Modeling code records:
════════

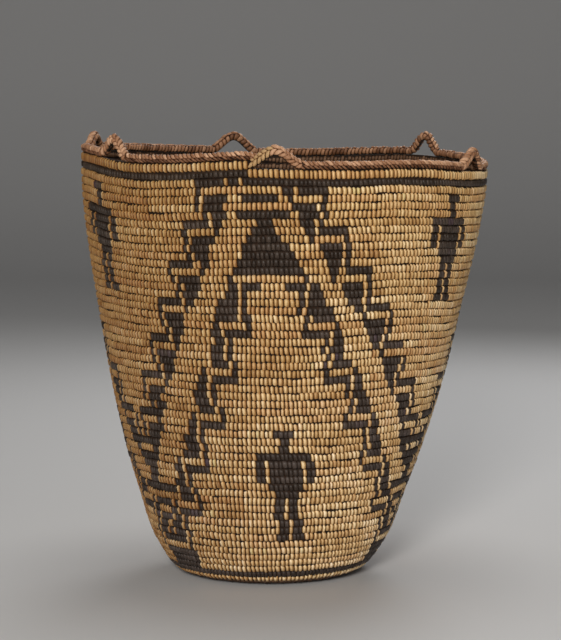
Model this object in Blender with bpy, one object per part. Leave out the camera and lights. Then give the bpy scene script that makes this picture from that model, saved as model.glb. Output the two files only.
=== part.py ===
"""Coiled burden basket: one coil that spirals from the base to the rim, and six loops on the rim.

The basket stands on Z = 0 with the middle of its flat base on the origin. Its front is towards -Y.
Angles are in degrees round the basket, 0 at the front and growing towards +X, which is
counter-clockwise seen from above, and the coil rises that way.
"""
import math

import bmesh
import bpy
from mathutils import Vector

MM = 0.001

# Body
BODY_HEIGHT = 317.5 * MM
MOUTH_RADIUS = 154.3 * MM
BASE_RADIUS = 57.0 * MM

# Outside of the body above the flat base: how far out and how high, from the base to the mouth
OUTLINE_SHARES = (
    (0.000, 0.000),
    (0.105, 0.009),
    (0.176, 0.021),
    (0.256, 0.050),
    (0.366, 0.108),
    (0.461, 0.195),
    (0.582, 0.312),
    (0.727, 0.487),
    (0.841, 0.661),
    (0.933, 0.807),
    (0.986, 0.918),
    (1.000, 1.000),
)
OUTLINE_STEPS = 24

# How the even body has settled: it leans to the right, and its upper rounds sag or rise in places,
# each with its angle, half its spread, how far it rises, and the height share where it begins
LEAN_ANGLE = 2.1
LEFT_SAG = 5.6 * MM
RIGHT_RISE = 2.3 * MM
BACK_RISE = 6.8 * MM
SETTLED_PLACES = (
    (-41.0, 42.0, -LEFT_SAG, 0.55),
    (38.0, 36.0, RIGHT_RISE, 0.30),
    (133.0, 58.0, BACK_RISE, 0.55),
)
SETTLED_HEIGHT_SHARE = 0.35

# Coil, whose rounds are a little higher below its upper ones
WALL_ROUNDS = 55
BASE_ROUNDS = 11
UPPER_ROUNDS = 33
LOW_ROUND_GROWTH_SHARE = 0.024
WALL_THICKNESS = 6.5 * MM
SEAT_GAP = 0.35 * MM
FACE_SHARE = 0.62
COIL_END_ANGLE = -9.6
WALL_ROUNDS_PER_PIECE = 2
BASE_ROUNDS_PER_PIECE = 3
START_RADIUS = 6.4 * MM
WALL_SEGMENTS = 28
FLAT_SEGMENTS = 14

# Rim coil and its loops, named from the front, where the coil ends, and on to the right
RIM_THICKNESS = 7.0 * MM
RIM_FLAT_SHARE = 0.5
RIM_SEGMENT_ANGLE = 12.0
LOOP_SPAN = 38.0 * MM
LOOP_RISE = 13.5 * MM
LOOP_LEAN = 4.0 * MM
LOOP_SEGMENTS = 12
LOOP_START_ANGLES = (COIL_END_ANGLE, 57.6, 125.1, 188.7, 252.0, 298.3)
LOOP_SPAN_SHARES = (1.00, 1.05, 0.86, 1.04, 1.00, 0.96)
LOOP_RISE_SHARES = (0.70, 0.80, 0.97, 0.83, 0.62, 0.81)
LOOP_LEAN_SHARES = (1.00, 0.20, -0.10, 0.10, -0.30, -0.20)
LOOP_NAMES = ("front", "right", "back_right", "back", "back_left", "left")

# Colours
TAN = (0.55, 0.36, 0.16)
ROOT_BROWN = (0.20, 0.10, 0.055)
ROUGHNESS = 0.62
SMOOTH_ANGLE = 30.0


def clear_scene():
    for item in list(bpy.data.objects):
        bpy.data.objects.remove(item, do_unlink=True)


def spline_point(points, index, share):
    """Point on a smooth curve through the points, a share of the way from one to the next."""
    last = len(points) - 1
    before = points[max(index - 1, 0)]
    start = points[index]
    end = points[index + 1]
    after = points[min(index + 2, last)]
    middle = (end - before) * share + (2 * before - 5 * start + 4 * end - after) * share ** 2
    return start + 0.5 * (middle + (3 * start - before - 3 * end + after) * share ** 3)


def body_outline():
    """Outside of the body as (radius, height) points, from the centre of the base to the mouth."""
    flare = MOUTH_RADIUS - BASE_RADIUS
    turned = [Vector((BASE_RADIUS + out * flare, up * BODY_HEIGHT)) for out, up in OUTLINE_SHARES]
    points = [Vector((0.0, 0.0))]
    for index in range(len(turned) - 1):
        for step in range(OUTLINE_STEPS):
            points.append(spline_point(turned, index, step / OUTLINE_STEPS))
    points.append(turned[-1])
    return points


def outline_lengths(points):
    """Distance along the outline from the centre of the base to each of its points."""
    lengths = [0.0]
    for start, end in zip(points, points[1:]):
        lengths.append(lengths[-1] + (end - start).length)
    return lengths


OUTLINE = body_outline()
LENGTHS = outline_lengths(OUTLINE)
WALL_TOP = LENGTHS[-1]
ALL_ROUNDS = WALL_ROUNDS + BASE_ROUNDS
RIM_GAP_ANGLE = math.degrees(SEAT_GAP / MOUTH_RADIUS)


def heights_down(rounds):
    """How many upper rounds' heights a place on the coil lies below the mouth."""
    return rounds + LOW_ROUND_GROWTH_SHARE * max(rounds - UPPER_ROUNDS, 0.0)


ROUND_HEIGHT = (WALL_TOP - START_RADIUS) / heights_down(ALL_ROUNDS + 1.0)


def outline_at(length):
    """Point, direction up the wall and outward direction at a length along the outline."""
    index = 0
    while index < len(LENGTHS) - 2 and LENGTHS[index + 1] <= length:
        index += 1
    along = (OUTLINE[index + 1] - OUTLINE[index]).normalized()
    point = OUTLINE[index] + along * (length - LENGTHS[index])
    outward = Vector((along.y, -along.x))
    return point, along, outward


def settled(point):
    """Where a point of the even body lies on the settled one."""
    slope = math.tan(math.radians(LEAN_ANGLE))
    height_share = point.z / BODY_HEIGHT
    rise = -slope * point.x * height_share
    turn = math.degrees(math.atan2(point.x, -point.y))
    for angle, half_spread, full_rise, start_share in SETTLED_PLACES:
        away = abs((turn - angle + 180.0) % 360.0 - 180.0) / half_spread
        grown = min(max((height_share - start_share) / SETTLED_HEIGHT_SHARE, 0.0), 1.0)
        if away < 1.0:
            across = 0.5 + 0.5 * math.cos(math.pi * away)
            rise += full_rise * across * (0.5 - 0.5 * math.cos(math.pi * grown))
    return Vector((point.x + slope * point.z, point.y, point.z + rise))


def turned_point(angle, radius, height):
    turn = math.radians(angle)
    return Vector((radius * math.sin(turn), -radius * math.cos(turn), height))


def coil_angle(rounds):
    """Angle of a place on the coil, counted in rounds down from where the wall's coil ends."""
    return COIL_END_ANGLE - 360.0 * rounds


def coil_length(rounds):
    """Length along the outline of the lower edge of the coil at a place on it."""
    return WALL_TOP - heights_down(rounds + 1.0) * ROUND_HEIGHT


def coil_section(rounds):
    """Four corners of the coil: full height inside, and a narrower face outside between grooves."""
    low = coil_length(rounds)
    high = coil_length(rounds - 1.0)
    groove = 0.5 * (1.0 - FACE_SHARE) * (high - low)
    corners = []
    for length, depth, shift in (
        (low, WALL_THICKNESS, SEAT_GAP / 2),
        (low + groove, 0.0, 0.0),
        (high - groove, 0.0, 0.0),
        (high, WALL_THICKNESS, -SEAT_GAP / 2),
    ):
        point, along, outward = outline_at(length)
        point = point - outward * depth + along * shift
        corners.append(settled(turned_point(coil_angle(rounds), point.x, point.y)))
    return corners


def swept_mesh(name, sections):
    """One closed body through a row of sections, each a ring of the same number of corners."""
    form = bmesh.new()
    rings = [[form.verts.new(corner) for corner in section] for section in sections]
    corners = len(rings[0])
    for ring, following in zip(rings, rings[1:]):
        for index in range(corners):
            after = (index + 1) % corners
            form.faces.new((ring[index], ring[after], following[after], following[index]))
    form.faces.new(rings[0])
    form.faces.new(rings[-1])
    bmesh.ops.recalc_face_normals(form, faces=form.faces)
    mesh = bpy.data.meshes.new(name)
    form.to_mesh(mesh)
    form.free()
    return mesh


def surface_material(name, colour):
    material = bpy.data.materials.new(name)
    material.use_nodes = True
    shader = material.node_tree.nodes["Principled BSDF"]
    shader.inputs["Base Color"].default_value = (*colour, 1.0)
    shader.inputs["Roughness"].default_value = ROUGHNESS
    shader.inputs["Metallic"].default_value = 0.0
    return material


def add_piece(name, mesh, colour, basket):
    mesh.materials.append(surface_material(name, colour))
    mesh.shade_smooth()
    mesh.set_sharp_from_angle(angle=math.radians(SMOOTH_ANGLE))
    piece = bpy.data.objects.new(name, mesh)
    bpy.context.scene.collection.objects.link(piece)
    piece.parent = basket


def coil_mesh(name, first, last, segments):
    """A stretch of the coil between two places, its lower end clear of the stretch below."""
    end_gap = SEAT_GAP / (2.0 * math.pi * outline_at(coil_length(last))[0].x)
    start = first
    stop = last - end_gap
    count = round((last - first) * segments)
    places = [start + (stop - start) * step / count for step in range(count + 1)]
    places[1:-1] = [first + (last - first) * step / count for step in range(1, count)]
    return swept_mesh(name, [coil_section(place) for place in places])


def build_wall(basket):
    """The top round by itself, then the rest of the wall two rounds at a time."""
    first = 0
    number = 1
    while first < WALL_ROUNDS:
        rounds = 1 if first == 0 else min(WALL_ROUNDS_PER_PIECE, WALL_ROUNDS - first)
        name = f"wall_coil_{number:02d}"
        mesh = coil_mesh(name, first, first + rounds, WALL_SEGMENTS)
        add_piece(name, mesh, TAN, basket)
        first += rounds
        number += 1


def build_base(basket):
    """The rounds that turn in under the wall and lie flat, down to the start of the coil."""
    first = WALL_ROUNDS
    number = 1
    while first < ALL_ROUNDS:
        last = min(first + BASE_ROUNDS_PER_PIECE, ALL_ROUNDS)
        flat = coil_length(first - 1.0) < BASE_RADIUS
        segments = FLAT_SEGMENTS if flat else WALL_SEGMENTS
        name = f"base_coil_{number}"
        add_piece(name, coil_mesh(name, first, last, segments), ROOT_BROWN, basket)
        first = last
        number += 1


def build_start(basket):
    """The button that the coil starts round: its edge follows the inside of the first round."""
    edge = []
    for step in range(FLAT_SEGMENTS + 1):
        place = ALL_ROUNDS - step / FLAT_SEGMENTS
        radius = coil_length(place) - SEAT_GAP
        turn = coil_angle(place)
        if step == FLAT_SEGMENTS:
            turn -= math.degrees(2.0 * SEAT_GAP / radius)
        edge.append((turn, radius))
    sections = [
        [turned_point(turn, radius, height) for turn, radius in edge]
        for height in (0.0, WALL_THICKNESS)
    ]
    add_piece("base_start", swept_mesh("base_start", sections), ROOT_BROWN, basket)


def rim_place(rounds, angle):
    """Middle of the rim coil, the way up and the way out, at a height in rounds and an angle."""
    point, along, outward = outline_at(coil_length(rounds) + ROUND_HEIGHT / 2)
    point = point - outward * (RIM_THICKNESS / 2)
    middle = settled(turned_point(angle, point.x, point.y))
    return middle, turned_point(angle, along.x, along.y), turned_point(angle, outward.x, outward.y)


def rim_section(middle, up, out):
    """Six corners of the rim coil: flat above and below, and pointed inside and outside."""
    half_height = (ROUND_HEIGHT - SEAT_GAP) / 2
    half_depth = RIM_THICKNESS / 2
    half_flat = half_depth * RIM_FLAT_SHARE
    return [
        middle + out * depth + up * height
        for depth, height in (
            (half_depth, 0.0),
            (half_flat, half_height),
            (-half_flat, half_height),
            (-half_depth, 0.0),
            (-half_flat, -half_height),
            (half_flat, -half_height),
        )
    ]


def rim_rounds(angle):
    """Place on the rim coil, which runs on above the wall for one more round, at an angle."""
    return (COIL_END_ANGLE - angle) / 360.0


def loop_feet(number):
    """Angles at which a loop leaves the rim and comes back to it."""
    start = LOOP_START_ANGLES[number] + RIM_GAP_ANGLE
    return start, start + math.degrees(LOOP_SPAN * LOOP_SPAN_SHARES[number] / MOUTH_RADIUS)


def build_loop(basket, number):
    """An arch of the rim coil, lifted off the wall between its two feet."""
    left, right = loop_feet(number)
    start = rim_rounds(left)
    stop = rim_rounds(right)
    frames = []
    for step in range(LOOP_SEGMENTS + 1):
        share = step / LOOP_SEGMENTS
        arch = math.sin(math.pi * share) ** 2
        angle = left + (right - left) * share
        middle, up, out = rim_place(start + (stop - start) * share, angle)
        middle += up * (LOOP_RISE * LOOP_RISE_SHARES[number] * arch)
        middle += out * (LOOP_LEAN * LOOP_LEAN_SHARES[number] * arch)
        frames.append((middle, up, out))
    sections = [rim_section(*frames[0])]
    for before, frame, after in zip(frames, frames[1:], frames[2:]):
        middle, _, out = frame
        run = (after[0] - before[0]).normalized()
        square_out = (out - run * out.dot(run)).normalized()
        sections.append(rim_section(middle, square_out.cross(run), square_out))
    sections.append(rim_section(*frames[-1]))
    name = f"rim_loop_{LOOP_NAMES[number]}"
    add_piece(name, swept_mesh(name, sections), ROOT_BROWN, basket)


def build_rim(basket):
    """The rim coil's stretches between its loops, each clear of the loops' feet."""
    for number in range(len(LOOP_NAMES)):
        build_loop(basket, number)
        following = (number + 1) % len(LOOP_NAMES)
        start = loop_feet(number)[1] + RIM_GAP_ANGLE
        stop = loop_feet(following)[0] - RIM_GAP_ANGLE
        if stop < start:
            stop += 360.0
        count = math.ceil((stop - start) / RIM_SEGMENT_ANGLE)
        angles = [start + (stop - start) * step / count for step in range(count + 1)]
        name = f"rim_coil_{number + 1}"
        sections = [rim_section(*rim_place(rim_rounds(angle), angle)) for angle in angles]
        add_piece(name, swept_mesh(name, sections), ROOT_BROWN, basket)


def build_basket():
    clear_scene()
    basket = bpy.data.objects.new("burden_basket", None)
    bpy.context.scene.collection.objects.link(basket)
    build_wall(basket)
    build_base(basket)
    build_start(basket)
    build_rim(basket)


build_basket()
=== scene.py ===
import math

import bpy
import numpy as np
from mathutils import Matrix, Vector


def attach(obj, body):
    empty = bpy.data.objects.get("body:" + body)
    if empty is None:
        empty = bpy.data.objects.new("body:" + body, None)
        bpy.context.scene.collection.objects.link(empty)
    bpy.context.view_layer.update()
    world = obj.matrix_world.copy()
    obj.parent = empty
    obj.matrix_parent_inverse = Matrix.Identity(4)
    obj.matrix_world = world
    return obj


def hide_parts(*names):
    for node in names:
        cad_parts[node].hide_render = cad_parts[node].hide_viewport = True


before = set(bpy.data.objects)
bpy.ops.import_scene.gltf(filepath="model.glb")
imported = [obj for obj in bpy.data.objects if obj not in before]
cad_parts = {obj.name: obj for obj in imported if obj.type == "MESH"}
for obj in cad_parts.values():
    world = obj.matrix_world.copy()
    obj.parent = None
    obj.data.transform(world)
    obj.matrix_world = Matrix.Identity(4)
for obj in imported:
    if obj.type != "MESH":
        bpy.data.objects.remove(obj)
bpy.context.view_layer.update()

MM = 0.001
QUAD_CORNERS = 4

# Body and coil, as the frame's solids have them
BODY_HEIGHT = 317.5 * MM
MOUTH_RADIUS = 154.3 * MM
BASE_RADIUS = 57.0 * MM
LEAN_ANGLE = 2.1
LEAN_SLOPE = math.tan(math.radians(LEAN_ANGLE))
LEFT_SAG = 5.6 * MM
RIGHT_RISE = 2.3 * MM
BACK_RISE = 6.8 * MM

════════

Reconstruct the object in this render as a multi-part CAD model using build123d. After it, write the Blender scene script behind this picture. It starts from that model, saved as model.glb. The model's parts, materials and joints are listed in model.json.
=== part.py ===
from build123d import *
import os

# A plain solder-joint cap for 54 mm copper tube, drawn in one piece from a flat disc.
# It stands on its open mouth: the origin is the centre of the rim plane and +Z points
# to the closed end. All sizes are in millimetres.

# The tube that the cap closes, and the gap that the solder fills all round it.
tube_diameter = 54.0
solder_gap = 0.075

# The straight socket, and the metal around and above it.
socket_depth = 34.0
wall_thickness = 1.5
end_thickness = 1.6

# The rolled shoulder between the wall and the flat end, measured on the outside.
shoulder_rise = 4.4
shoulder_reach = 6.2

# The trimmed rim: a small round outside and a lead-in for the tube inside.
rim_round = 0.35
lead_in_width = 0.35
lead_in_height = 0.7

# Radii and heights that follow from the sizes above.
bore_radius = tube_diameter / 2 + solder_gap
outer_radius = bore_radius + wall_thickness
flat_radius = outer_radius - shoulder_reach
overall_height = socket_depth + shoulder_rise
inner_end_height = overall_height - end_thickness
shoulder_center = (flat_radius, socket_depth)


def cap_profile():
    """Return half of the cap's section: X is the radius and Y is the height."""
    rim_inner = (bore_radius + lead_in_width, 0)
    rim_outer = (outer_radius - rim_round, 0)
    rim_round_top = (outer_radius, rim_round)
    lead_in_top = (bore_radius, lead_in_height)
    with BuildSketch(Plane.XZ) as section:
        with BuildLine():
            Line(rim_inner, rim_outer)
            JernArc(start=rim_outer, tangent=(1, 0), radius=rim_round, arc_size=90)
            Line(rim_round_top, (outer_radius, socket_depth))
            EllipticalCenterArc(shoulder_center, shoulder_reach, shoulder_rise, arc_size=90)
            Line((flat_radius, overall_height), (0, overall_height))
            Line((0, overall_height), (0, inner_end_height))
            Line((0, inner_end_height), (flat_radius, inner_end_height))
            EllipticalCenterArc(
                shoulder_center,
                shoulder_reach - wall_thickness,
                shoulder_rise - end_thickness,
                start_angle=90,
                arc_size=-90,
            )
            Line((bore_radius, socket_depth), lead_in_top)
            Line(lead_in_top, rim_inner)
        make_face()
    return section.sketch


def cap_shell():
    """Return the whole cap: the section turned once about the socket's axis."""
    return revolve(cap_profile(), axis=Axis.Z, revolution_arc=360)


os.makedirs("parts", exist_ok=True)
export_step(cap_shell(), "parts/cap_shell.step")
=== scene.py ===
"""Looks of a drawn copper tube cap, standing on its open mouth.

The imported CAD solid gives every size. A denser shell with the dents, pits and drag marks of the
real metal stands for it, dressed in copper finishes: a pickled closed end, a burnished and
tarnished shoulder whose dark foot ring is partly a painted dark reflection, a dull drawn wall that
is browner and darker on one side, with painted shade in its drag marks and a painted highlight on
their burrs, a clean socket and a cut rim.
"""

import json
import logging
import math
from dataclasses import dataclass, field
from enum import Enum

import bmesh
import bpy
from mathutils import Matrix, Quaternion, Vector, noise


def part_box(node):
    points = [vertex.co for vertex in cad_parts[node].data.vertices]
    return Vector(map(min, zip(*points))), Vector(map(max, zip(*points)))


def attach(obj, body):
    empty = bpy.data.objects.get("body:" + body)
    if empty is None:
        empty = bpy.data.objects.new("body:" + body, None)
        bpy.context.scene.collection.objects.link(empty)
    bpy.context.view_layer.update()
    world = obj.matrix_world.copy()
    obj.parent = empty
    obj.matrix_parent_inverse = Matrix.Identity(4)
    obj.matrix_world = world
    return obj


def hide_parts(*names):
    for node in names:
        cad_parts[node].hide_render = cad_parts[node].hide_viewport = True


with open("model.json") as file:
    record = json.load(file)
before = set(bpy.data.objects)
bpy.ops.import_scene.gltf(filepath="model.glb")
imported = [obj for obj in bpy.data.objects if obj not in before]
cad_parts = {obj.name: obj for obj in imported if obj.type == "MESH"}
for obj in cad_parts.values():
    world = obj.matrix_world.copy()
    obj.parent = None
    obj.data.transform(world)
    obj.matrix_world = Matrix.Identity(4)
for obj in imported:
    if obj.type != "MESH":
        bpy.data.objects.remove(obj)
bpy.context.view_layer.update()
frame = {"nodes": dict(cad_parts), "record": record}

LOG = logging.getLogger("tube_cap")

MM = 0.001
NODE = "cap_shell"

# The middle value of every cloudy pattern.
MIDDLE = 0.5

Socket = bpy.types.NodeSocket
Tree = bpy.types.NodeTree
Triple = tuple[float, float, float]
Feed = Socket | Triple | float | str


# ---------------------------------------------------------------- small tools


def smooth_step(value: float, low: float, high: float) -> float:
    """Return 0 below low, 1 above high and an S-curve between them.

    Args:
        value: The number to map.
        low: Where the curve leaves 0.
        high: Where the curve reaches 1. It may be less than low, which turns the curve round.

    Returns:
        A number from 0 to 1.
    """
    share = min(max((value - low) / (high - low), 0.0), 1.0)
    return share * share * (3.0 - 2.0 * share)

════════

Required task:
Only the lines from the one containing "Model this object" through the one containing "OUTLINE_STEPS = 24" are to be reproduced, exactly as they appear.

Exercise solution:
Model this object in Blender with bpy, one object per part. Leave out the camera and lights. Then give the bpy scene script that makes this picture from that model, saved as model.glb. Output the two files only.
=== part.py ===
"""Coiled burden basket: one coil that spirals from the base to the rim, and six loops on the rim.

The basket stands on Z = 0 with the middle of its flat base on the origin. Its front is towards -Y.
Angles are in degrees round the basket, 0 at the front and growing towards +X, which is
counter-clockwise seen from above, and the coil rises that way.
"""
import math

import bmesh
import bpy
from mathutils import Vector

MM = 0.001

# Body
BODY_HEIGHT = 317.5 * MM
MOUTH_RADIUS = 154.3 * MM
BASE_RADIUS = 57.0 * MM

# Outside of the body above the flat base: how far out and how high, from the base to the mouth
OUTLINE_SHARES = (
    (0.000, 0.000),
    (0.105, 0.009),
    (0.176, 0.021),
    (0.256, 0.050),
    (0.366, 0.108),
    (0.461, 0.195),
    (0.582, 0.312),
    (0.727, 0.487),
    (0.841, 0.661),
    (0.933, 0.807),
    (0.986, 0.918),
    (1.000, 1.000),
)
OUTLINE_STEPS = 24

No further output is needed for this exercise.